We need to find unknown 16-bit integer X. We can ask "how many '1'-bits in number X xor Y" (Y is 16-bit too). What best strategy to find X? Or what minimum number of questions?

For example, if answer for Y=0 is 1, we can do binarysearch-like strategy restoring X in 4 additional operations.

I have found set of 10 numbers {26330, 15436, 4730, 5006, 10083, 227, 2775, 2367, 17754, 25121} such if we ask about all of these, we can uniquely restore X.

  • 1
    $\begingroup$ 1. Are we allowed to choose queries adaptively? In other words, are we allowed to pick the next query $Y$ based on the set of all answers to all prior queries? Or do we have to specify the list of all queries $Y$ in advance, before seeing the answers to any of them? 2. Relevant (but not identical): en.wikipedia.org/wiki/Mastermind_(board_game). See especially Knuth's algorithm. $\endgroup$ – D.W. Oct 20 '16 at 22:01
  • $\begingroup$ Yes, we can (as in example with one bit). But set of static questions is interesting too. $\endgroup$ – Виталий Демиденко Oct 20 '16 at 22:11
  • $\begingroup$ I think this can be solved in $\Theta(n/\log n)$ queries. This paper seems relevant $\endgroup$ – adrianN Oct 21 '16 at 13:20

One reasonable heuristic would be to use a greedy algorithm, which at each step picks a query that is likely to reduce the space of possibilities as much as possible.

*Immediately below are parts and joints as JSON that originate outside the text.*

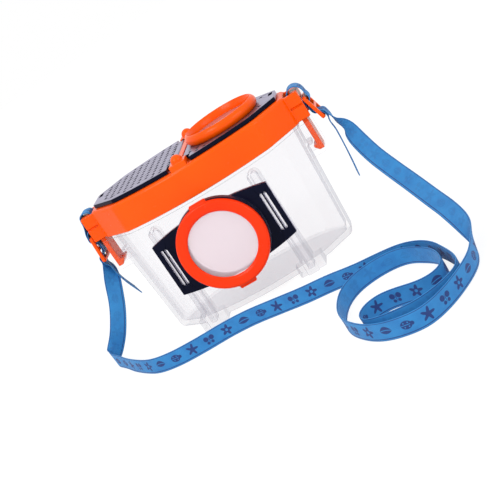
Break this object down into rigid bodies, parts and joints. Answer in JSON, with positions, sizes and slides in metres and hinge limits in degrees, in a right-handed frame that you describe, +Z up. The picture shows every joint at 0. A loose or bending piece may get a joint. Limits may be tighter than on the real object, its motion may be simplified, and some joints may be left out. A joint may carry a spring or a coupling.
{
  "type": "bug catcher jar",
  "caption": "Clear bug viewing jar with an orange lift-off lid, two hinged hatches, magnifiers on the front and on the lid, end latches and a blue neck strap.",
  "frame": {"origin": "under the middle of the clear jar, on the surface that it stands on", "axes": "+X along the jar towards the hatch with the small magnifier, -Y towards the large magnifier, +Z up"},
  "size_m": [0.2315, 0.2074, 0.0975],
  "materials": {
    "clear_plastic": "clear, polished",
    "navy_plastic": "glossy",
    "orange_plastic": "glossy",
    "red_orange_plastic": "glossy",
    "lens_plastic": "clear, polished",
    "blue_ribbon": "printed woven ribbon"
  },
  "bodies": {
    "jar": {"jar_body": "clear_plastic", "lens_plate": "navy_plastic", "strap_floor_run": "blue_ribbon"},
    "lid": {"lid_frame": "orange_plastic", "strap_slider_left": "orange_plastic", "strap_slider_right": "orange_plastic", "strap_loop_left": "blue_ribbon", "strap_loop_right": "blue_ribbon", "strap_tail_left": "blue_ribbon", "strap_tail_right": "blue_ribbon", "strap_drop_left": "blue_ribbon", "strap_drop_right": "blue_ribbon"},
    "vent_hatch": {"vent_hatch": "navy_plastic"},
    "lens_hatch": {"lens_hatch": "navy_plastic", "top_ring": "orange_plastic", "top_lens": "lens_plastic"},
    "latch_left": {"latch_left": "red_orange_plastic"},
    "latch_right": {"latch_right": "red_orange_plastic"},
    "front_ring": {"front_ring": "red_orange_plastic", "front_lens": "lens_plastic"}
  },
  "joints": [
    {"name": "lid_lift", "type": "slide", "parent": "jar", "child": "lid", "axis": [0, 0, 1], "range_m": [0, 0.016]},
    {"name": "latch_left_swing", "type": "hinge", "parent": "lid", "child": "latch_left", "pos_m": [-0.0689, 0, 0.0748], "axis": [0, 1, 0], "range_deg": [0, 9.1]},
    {"name": "latch_right_swing", "type": "hinge", "parent": "lid", "child": "latch_right", "pos_m": [0.0689, 0, 0.0748], "axis": [0, -1, 0], "range_deg": [0, 9.1]},
    {"name": "vent_hatch_swing", "type": "hinge", "parent": "lid", "child": "vent_hatch", "pos_m": [-0.0033, 0, 0.0901], "axis": [0, 1, 0], "range_deg": [0, 75]},
    {"name": "lens_hatch_swing", "type": "hinge", "parent": "lid", "child": "lens_hatch", "pos_m": [0.0033, 0, 0.0901], "axis": [0, -1, 0], "range_deg": [0, 70]},
    {"name": "front_ring_turn", "type": "hinge", "parent": "jar", "child": "front_ring", "pos_m": [0, -0.045, 0.043], "axis": [0, -1, 0], "range_deg": [0, 45]}
  ],
  "couplings": [
    {"joint": "latch_left_swing", "follows": "lid_lift", "rad_per_m": 9.8},
    {"joint": "latch_right_swing", "follows": "lid_lift", "rad_per_m": 9.8}
  ]
}
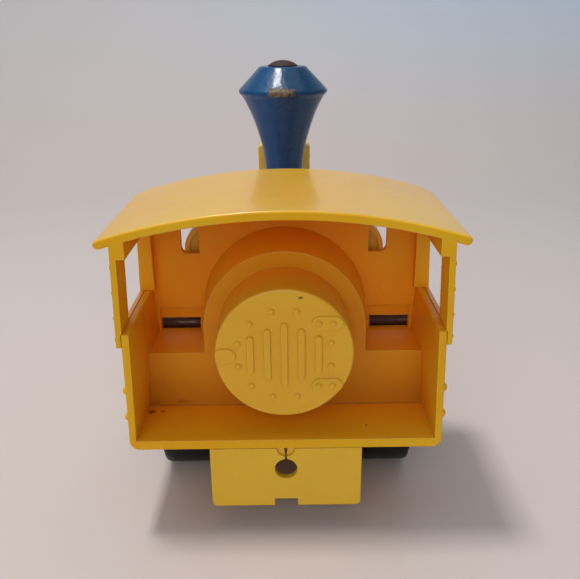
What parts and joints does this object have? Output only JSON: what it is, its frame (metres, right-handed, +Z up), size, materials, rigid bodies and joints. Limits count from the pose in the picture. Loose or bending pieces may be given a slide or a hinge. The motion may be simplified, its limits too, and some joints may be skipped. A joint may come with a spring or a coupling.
{
  "type": "toy steam locomotive",
  "caption": "Push-along toy steam locomotive with an open cab, riveted boiler, turned stack, headlamp, pilot and free-rolling wheels on steel axles.",
  "frame": {"origin": "on the ground, under the middle of the length and on the centre plane", "axes": "+Y forwards from the open cab to the pilot, +Z up, +X to the right when looking into the cab from behind"},
  "size_m": [0.102, 0.176, 0.1359],
  "materials": {
    "yellow_plastic": "aged glossy moulded plastic, yellow turning to orange in the shade",
    "blue_enamel": "glossy deep blue enamel over a turned stack, worn brown at the rim",
    "black_plastic": "satin black moulded plastic",
    "steel_rod": "drawn steel with light rust",
    "rusty_cap": "spring steel gone brown with rust",
    "screw_steel": "zinc-plated steel"
  },
  "bodies": {
    "locomotive": {"cab_tub": "yellow_plastic", "cab_canopy": "yellow_plastic", "backhead": "yellow_plastic", "boiler_shell": "yellow_plastic", "smokebox_front": "yellow_plastic", "headlamp": "yellow_plastic", "smokestack": "blue_enamel", "stack_rod": "steel_rod", "stack_cap": "rusty_cap", "stack_rod_retainer": "rusty_cap", "tie_rod": "steel_rod", "tie_rod_caps": "rusty_cap", "chassis_frame": "yellow_plastic", "running_board": "yellow_plastic", "front_pilot": "yellow_plastic", "chassis_screws": "screw_steel"},
    "rear_wheelset": {"rear_axle": "steel_rod", "rear_wheel_left": "black_plastic", "rear_wheel_right": "black_plastic", "rear_axle_caps": "rusty_cap"},
    "front_wheelset": {"front_axle": "steel_rod", "front_wheel_left": "black_plastic", "front_wheel_right": "black_plastic", "front_axle_caps": "rusty_cap"}
  },
  "joints": [
    {"name": "rear_axle_spin", "type": "hinge", "parent": "locomotive", "child": "rear_wheelset", "pos_m": [0, -0.0445, 0.019], "axis": [1, 0, 0], "continuous": true},
    {"name": "front_axle_spin", "type": "hinge", "parent": "locomotive", "child": "front_wheelset", "pos_m": [0, 0.03, 0.014], "axis": [1, 0, 0], "continuous": true}
  ]
}
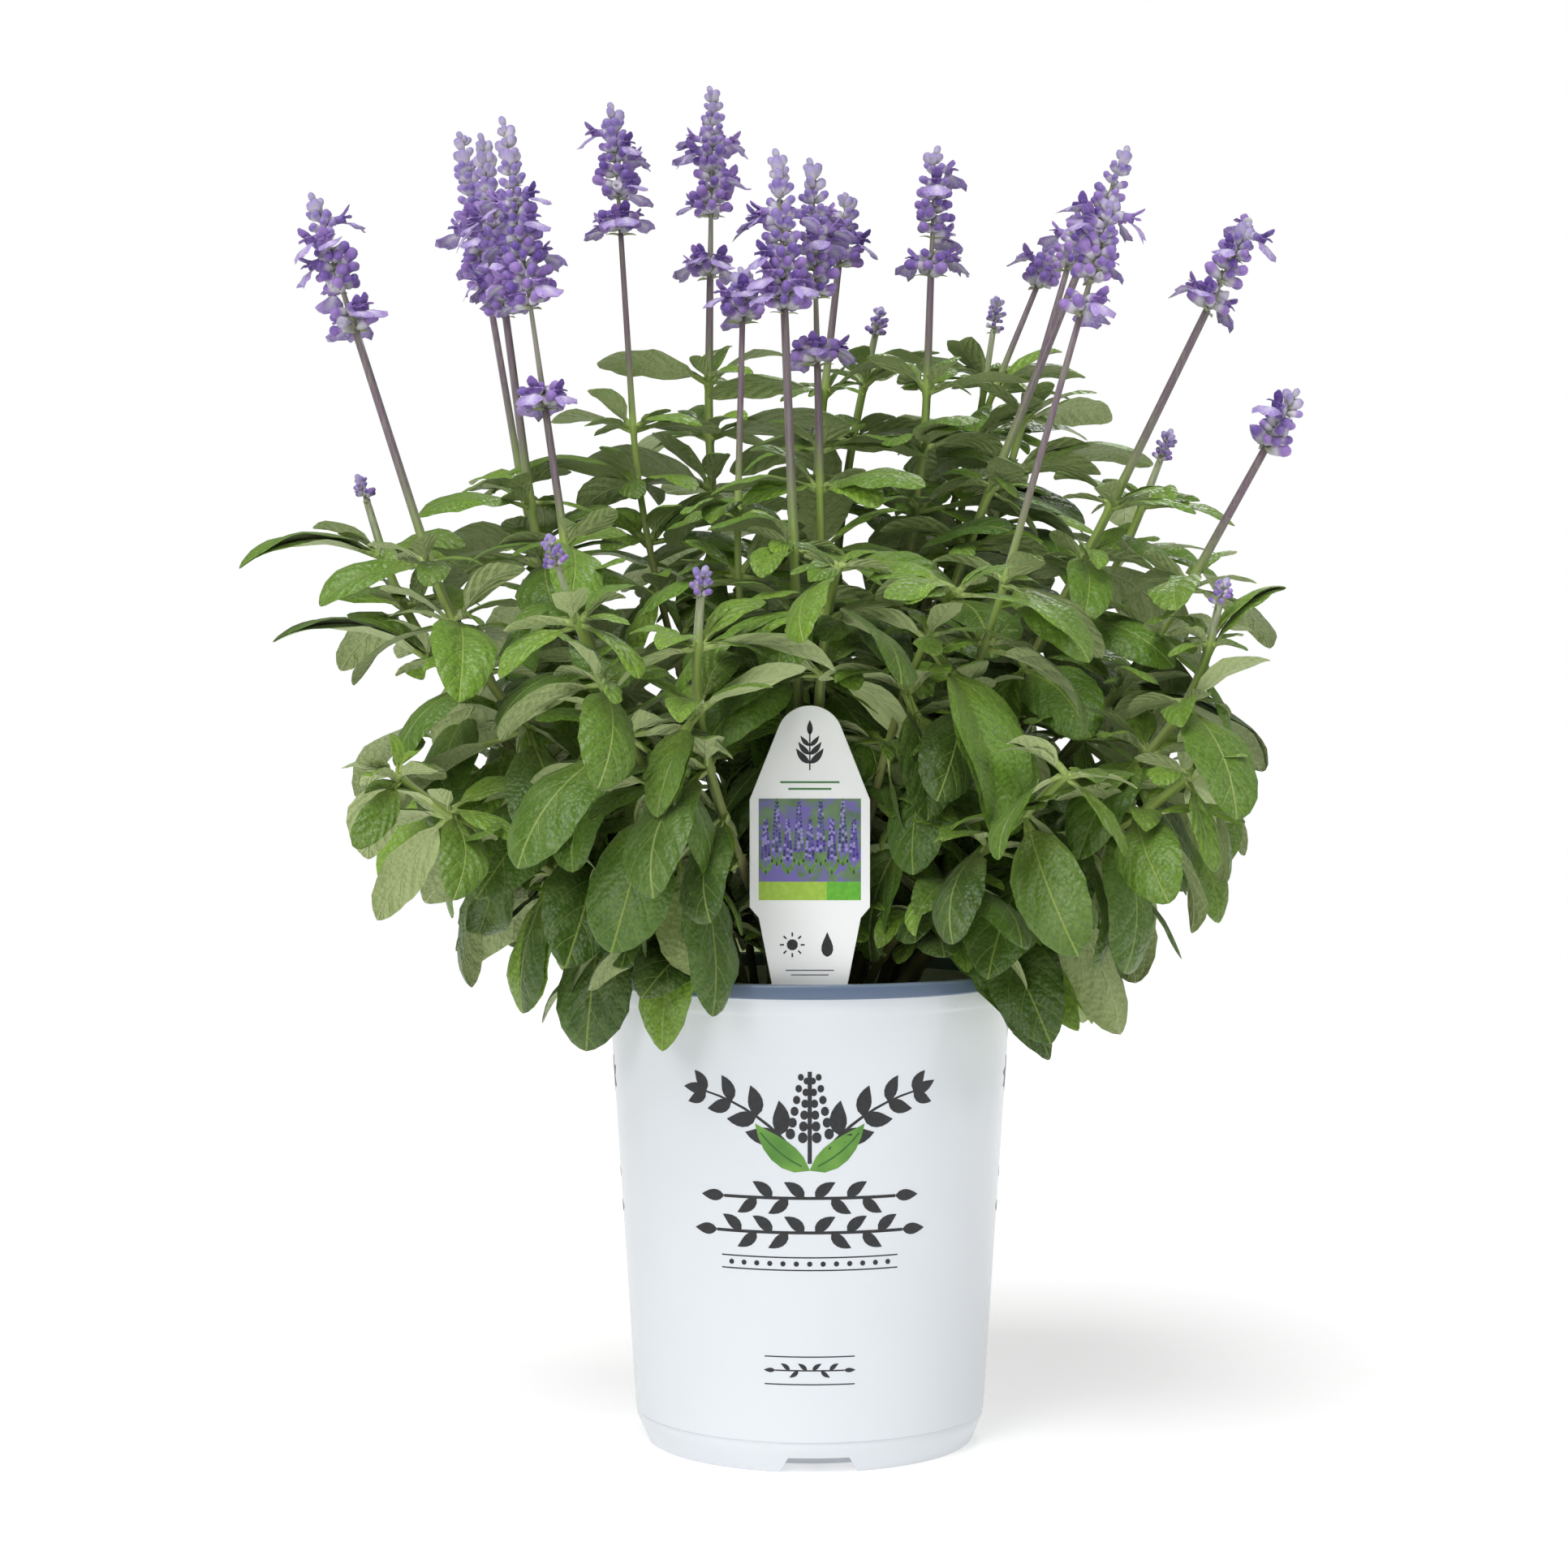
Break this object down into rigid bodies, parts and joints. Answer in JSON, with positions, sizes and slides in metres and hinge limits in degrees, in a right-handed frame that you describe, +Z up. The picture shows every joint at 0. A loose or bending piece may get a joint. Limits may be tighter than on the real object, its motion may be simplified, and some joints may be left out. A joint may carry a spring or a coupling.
{
  "type": "potted mealycup sage",
  "caption": "Bushy bedding sage with upright spikes of violet flowers, growing in a round tapered nursery pot with a stake label.",
  "frame": {"origin": "centre of the underside of the pot's raised floor pad, on the floor it stands on", "axes": "+Z up along the pot's axis, -Y towards the side whose rim carries the stake label"},
  "size_m": [0.4136, 0.3251, 0.555],
  "materials": {
    "pot_plastic": "gloss",
    "potting_mix": "matte",
    "label_plastic": "satin",
    "leaf": "satin",
    "flower": "matte"
  },
  "bodies": {
    "root": {"pot": "pot_plastic", "potting_mix": "potting_mix", "plant_label": "label_plastic", "leafy_stem_01": "leaf", "leafy_stem_02": "leaf", "leafy_stem_03": "leaf", "leafy_stem_04": "leaf", "leafy_stem_05": "leaf", "leafy_stem_06": "leaf", "leafy_stem_07": "leaf", "leafy_stem_08": "leaf", "leafy_stem_09": "leaf", "leafy_stem_10": "leaf", "leafy_stem_11": "leaf", "leafy_stem_12": "leaf", "leafy_stem_13": "leaf", "leafy_stem_14": "leaf", "leafy_stem_15": "leaf", "leafy_stem_16": "leaf", "leafy_stem_17": "leaf", "leafy_stem_18": "leaf", "leafy_stem_19": "leaf", "leafy_stem_20": "leaf", "leafy_stem_21": "leaf", "leafy_stem_22": "leaf", "leafy_stem_23": "leaf", "leafy_stem_24": "leaf", "leafy_stem_25": "leaf", "leafy_stem_26": "leaf", "leafy_stem_27": "leaf", "leafy_stem_28": "leaf", "leafy_stem_29": "leaf", "leafy_stem_30": "leaf", "leafy_stem_31": "leaf", "leafy_stem_32": "leaf", "leafy_stem_33": "leaf", "flower_head_01": "flower", "flower_head_02": "flower", "flower_head_03": "flower", "flower_head_04": "flower", "flower_head_05": "flower", "flower_head_06": "flower", "flower_head_07": "flower", "flower_head_08": "flower", "flower_head_09": "flower", "flower_head_10": "flower", "flower_head_11": "flower", "flower_head_12": "flower", "flower_head_13": "flower", "flower_head_14": "flower", "flower_head_15": "flower", "flower_head_16": "flower", "flower_head_17": "flower", "flower_head_18": "flower", "flower_head_19": "flower", "flower_head_20": "flower", "flower_head_21": "flower", "flower_head_22": "flower", "flower_head_23": "flower", "flower_head_24": "flower"}
  },
  "joints": []
}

Suppose you care about the maximum number of questions (worst-case). Then I suggest the following strategy. At any point, you have a set $S$ of possible values of $X$ that remain. For each possible query $Y$ and each possible response $R$ to that query, let $n(Y,R)$ denote how many possibilities of $S$ would remain consistent with the response $R$ to query $Y$. Define $n(Y) = \max_R n(Y,R)$. Now, choose the query $Y$ that makes $n(Y)$ as small as possible. [This is basically Knuth's minimax algorithm.]

Alternatively, suppose you care about the expected number of questions asked (average-case). Then do the same, except now define $h(Y)$ to be the entropy of a random variable that takes on the value $R$ with probability $n(Y,R) / |S|$. In other words, define

$$h(Y) = - \sum_R {n(Y,R) \over |S|} \lg {n(Y,R) \over |S|}.$$

Then choose the query $Y$ that minimizes $h(Y)$.

There is no guarantee that these procedures are optimal, but I bet they're pretty good.

Related but not the same: you might also be interested in Ulam's game, a generalization of the game of 20 questions. Also, take a look at this post, which describes an algorithm for 20 questions based on entropy calculations.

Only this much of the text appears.